The Pharmaceutical Journal
Vol 269 No 7211 p232
17 August 2002

Society summary

Welsh Executive:
How "sticky and fluffy stuff" helps protein drug delivery

The use of "sticky and fluffy stuff" to aid the absorption of peptides and proteins from the gut was described to the Welsh AGM by Professor Hans E. Junginger (head of the department for pharmaceutical technology at the Leiden/Amsterdam centre for drug research and scientific secretary to the International Pharmaceutical Federation).

Giving the annual Welsh Executive lecture, Professor Junginger said that the safe and reliable absorption of peptides and proteins was one of the major challenges in oral drug delivery, and the development of suitable systems could not keep pace with the availability of therapeutic agents. These hydrophilic macromolecules were too large, too labile and too polar for straightforward administration by the oral route. They had to face the defence mechanisms of the mucous blanket, intestinal enzymes and lipophilic barrier, which excluded and degraded foreign proteins.

One approach to the problem was to develop delivery systems that employed functional excipients to overcome these barriers by locally modifying intestinal conditions.

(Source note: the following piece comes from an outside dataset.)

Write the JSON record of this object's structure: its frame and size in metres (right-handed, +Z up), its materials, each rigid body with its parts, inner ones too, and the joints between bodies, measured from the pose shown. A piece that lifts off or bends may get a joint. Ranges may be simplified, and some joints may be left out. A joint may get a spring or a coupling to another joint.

The concept was to stick the delivery system to the mucosa, ensuring localised release of excipient and drug. By limiting the area over which conditions needed to be modified, this approach reduced excipient requirements and reduced the risks associated with disrupting the defence mechanisms.

Professor Junginger described research on delivery systems using polyacrylic acid derivatives, polycarbophil and carbomer. These mucoadhesive hydrogels increased permeability by opening the tight junctions between epithelial cells — through their affinity for calcium ions. They also inhibited proteolytic activity, primarily that of trypsin. Effective blood levels, but only 2 per cent absorption, of buserelin had been achieved in rats with 0.5 per cent carbomer.

Better results were expected for chitosan derivatives. Chitosan was adhesive, it deactivated the important enzymes and it bound calcium ions, increasing the concentration gradient and opening the tight junctions. It had many advantages, being biocompatible, biodegradable and available in a range of molecular weights. It was a cheap, plentiful waste product from shells.

A 25 per cent absorption of a 10mg octreotide dose had been achieved using 10 per cent N-trimethyl chitosan chloride (TMC) at pH 7.4 in pigs. This was the wrong pH and impractical, as it was necessary to open the gut and apply the suspension.

The principle of using functional excipients had been established but achieving direct contact with the mucosa remained a problem. The solution was oral administration of novel delivery systems based on superporous hydrogels with a double phase time-controlled release profile. Superporous hydrogels rapidly swelled in water; polymerisation with simultaneous carbon dioxide production achieved a porous structure and a 200-fold expansion. The aim was to clog the intestine for a few hours, bringing gel surface into contact with the mucosa at a sufficient pressure for successful localised modification of conditions.

Enteric coating delayed the release of enhancers and enzyme inhibitors and then swelling provided a time lag before a burst release of the drug. Drug microparticles were retained by a soluble plug within the superporous hydrogel outer layer or drug minitablets were embedded in the surface of the superporous hydrogel.

Studies with octreotide had confirmed that superporous hydrogels and composites were viable candidates for oral delivery systems. In pigs, a 16 per cent absolute bioavailability had been achieved for octreotide formulated with TMC as a penetration enhancer. The gel became mechanically weaker with time and then disintegrated.